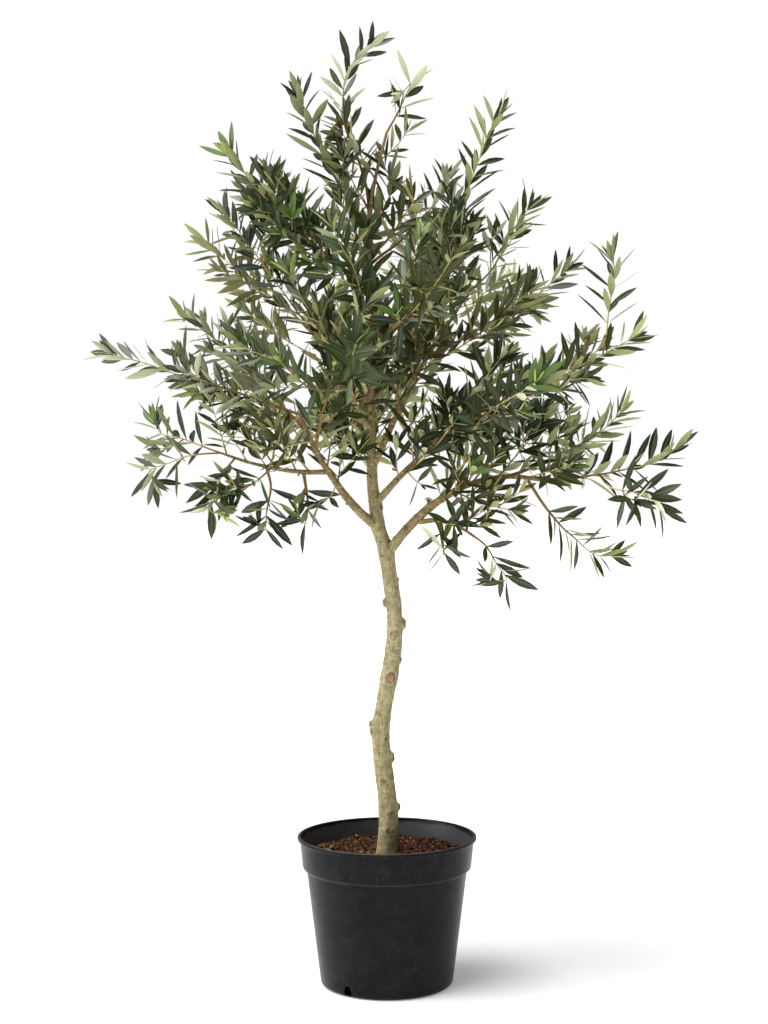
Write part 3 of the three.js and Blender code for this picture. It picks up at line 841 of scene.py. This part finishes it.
# Shoots that stand alone, in the open under the crown and between its masses: limb, distance along it,
# tip and size of leaf.
LONE_SHOOTS = [
    ("trunk", 0.611, (-0.064, -0.022, 0.866), 0.78),
    ("bough_right_mid", 0.078, (0.052, -0.060, 0.792), 0.78),
    ("bough_left_low", 0.103, (-0.108, -0.050, 0.762), 0.78),
    ("bough_right_mid", 0.050, (0.112, -0.110, 0.900), 1.0),
    ("bough_right_mid", 0.150, (0.180, -0.100, 0.978), 1.0),
    ("bough_right_mid", 0.190, (0.330, -0.020, 1.000), 1.0),
    ("bough_right_high", 0.170, (0.215, -0.060, 1.085), 1.0),
    ("bough_right_low", 0.180, (0.190, 0.030, 0.885), 1.0),
    ("bough_left_reach", 0.090, (-0.250, -0.100, 0.775), 1.0),
    ("bough_left_low", 0.215, (-0.290, -0.030, 0.935), 1.0),
    ("bough_left_high", 0.150, (-0.245, -0.020, 1.205), 1.0),
    ("trunk", 0.900, (-0.205, -0.030, 1.235), 1.0),
]

LEAF_LENGTH = 0.0560
LEAF_WIDTH = 0.0112
LEADER_SPACING = 0.0140  # between one pair of leaves and the next on a leading shoot
LEAF_SPACING = 0.0172  # and on a side shoot
TUFT = 0.040  # how far the last leaves reach past the end of their shoot
SIDE_SHOOT = (0.036, 0.150)  # shortest and longest
SHOOT_STEP = 0.006  # between two points of a shoot's line
UP = np.array([0.0, 0.0, 1.0])
BRIGHT_SIDE = np.array([-0.35, -0.94, 0.0])  # the side that the plant was grown with to the light

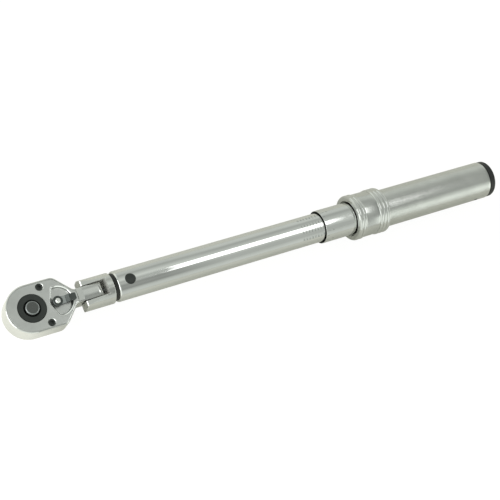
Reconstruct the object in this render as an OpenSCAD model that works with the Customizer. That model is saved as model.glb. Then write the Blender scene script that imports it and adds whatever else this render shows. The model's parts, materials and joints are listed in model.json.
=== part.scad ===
// Flex-head click torque wrench with a 3/8 inch square drive and a micrometer handle.
// All sizes are millimetres.
// The origin is on the drive axis, at the shoulder that a socket seats against.
// +X runs along the handle to the end cap, +Z points out of the head's top face.

/* [Square drive] */
// Square drive across its flats
square_af = 9.525; // [9.4:0.005:9.55]
// Length of the square below the shoulder
square_length = 10.7; // [9.5:0.1:11.5]
// Travel of the socket release button
release_travel = 1.5; // [1:0.1:1.5]

/* [Head] */
// Thickness of the ratchet head
head_thickness = 13.4; // [13.2:0.1:13.8]
// Radius of the head's round nose
nose_r = 17.4; // [17.2:0.1:17.6]
// Radius of the edge between the head's faces and its side
head_edge = 1.2; // [0.8:0.1:1.4]
// Number of ratchet teeth
ratchet_teeth = 48; // [48, 72]
// Distance from the drive axis to the reversing lever's pivot
lever_x = 18.5; // [18.3:0.05:18.7]

/* [Flex joint] */
// Distance from the drive axis to the flex pin
flex_x = 44.3; // [44.2:0.05:44.4]
// Width of the head's tang
tang_width = 9.8; // [9.6:0.1:10]
// Width of the slot between the yoke's arms
slot_width = 11.2; // [10.8:0.1:11.4]

/* [Tube] */
// Outer diameter of the tube
tube_d = 22.2; // [22:0.1:22.2]
// Bore of the tube
tube_bore = 18.6; // [18.6:0.1:18.8]
// Distance from the drive axis to the tube's mouth
tube_x = 62.2; // [62.1:0.1:62.4]
// Distance from the drive axis to the click pivot pin
pivot_x = 71.8; // [71.4:0.1:72.2]

/* [Handle] */
// Distance from the drive axis to the thimble's front edge
thimble_x = 231.7; // [231:0.1:233]
// Diameter of the thimble
thimble_d = 25.2; // [25:0.1:25.4]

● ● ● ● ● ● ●

● **OBJECTIVE**:
Your task is to repeat the data exactly; please include every line.

● **FULL ANSWER**:
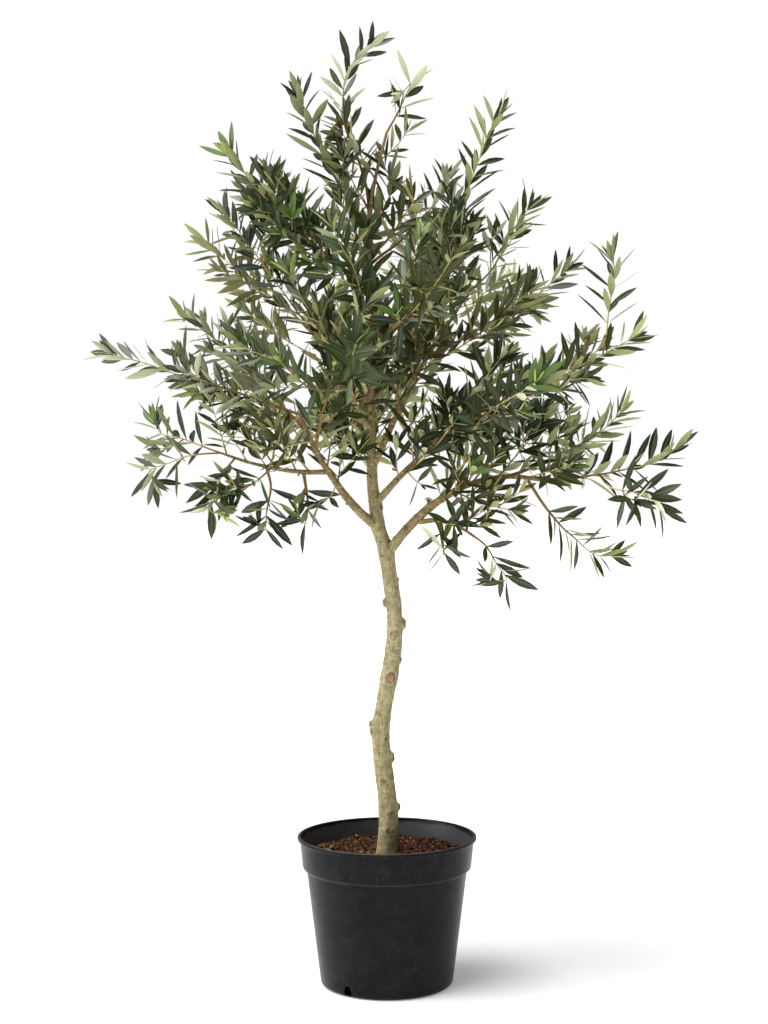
Write part 3 of the three.js and Blender code for this picture. It picks up at line 841 of scene.py. This part finishes it.
# Shoots that stand alone, in the open under the crown and between its masses: limb, distance along it,
# tip and size of leaf.
LONE_SHOOTS = [
    ("trunk", 0.611, (-0.064, -0.022, 0.866), 0.78),
    ("bough_right_mid", 0.078, (0.052, -0.060, 0.792), 0.78),
    ("bough_left_low", 0.103, (-0.108, -0.050, 0.762), 0.78),
    ("bough_right_mid", 0.050, (0.112, -0.110, 0.900), 1.0),
    ("bough_right_mid", 0.150, (0.180, -0.100, 0.978), 1.0),
    ("bough_right_mid", 0.190, (0.330, -0.020, 1.000), 1.0),
    ("bough_right_high", 0.170, (0.215, -0.060, 1.085), 1.0),
    ("bough_right_low", 0.180, (0.190, 0.030, 0.885), 1.0),
    ("bough_left_reach", 0.090, (-0.250, -0.100, 0.775), 1.0),
    ("bough_left_low", 0.215, (-0.290, -0.030, 0.935), 1.0),
    ("bough_left_high", 0.150, (-0.245, -0.020, 1.205), 1.0),
    ("trunk", 0.900, (-0.205, -0.030, 1.235), 1.0),
]

LEAF_LENGTH = 0.0560
LEAF_WIDTH = 0.0112
LEADER_SPACING = 0.0140  # between one pair of leaves and the next on a leading shoot
LEAF_SPACING = 0.0172  # and on a side shoot
TUFT = 0.040  # how far the last leaves reach past the end of their shoot
SIDE_SHOOT = (0.036, 0.150)  # shortest and longest
SHOOT_STEP = 0.006  # between two points of a shoot's line
UP = np.array([0.0, 0.0, 1.0])
BRIGHT_SIDE = np.array([-0.35, -0.94, 0.0])  # the side that the plant was grown with to the light

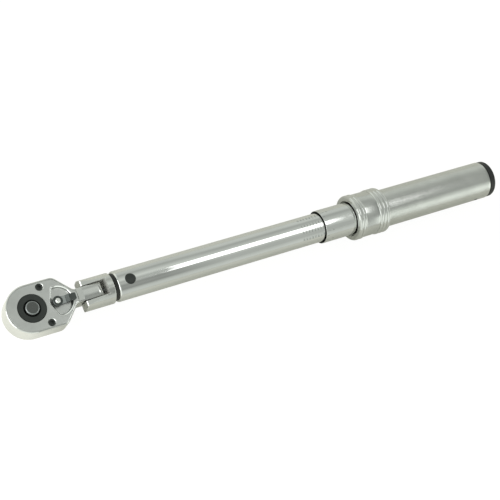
Reconstruct the object in this render as an OpenSCAD model that works with the Customizer. That model is saved as model.glb. Then write the Blender scene script that imports it and adds whatever else this render shows. The model's parts, materials and joints are listed in model.json.
=== part.scad ===
// Flex-head click torque wrench with a 3/8 inch square drive and a micrometer handle.
// All sizes are millimetres.
// The origin is on the drive axis, at the shoulder that a socket seats against.
// +X runs along the handle to the end cap, +Z points out of the head's top face.

/* [Square drive] */
// Square drive across its flats
square_af = 9.525; // [9.4:0.005:9.55]
// Length of the square below the shoulder
square_length = 10.7; // [9.5:0.1:11.5]
// Travel of the socket release button
release_travel = 1.5; // [1:0.1:1.5]

/* [Head] */
// Thickness of the ratchet head
head_thickness = 13.4; // [13.2:0.1:13.8]
// Radius of the head's round nose
nose_r = 17.4; // [17.2:0.1:17.6]
// Radius of the edge between the head's faces and its side
head_edge = 1.2; // [0.8:0.1:1.4]
// Number of ratchet teeth
ratchet_teeth = 48; // [48, 72]
// Distance from the drive axis to the reversing lever's pivot
lever_x = 18.5; // [18.3:0.05:18.7]

/* [Flex joint] */
// Distance from the drive axis to the flex pin
flex_x = 44.3; // [44.2:0.05:44.4]
// Width of the head's tang
tang_width = 9.8; // [9.6:0.1:10]
// Width of the slot between the yoke's arms
slot_width = 11.2; // [10.8:0.1:11.4]

/* [Tube] */
// Outer diameter of the tube
tube_d = 22.2; // [22:0.1:22.2]
// Bore of the tube
tube_bore = 18.6; // [18.6:0.1:18.8]
// Distance from the drive axis to the tube's mouth
tube_x = 62.2; // [62.1:0.1:62.4]
// Distance from the drive axis to the click pivot pin
pivot_x = 71.8; // [71.4:0.1:72.2]

/* [Handle] */
// Distance from the drive axis to the thimble's front edge
thimble_x = 231.7; // [231:0.1:233]
// Diameter of the thimble
thimble_d = 25.2; // [25:0.1:25.4]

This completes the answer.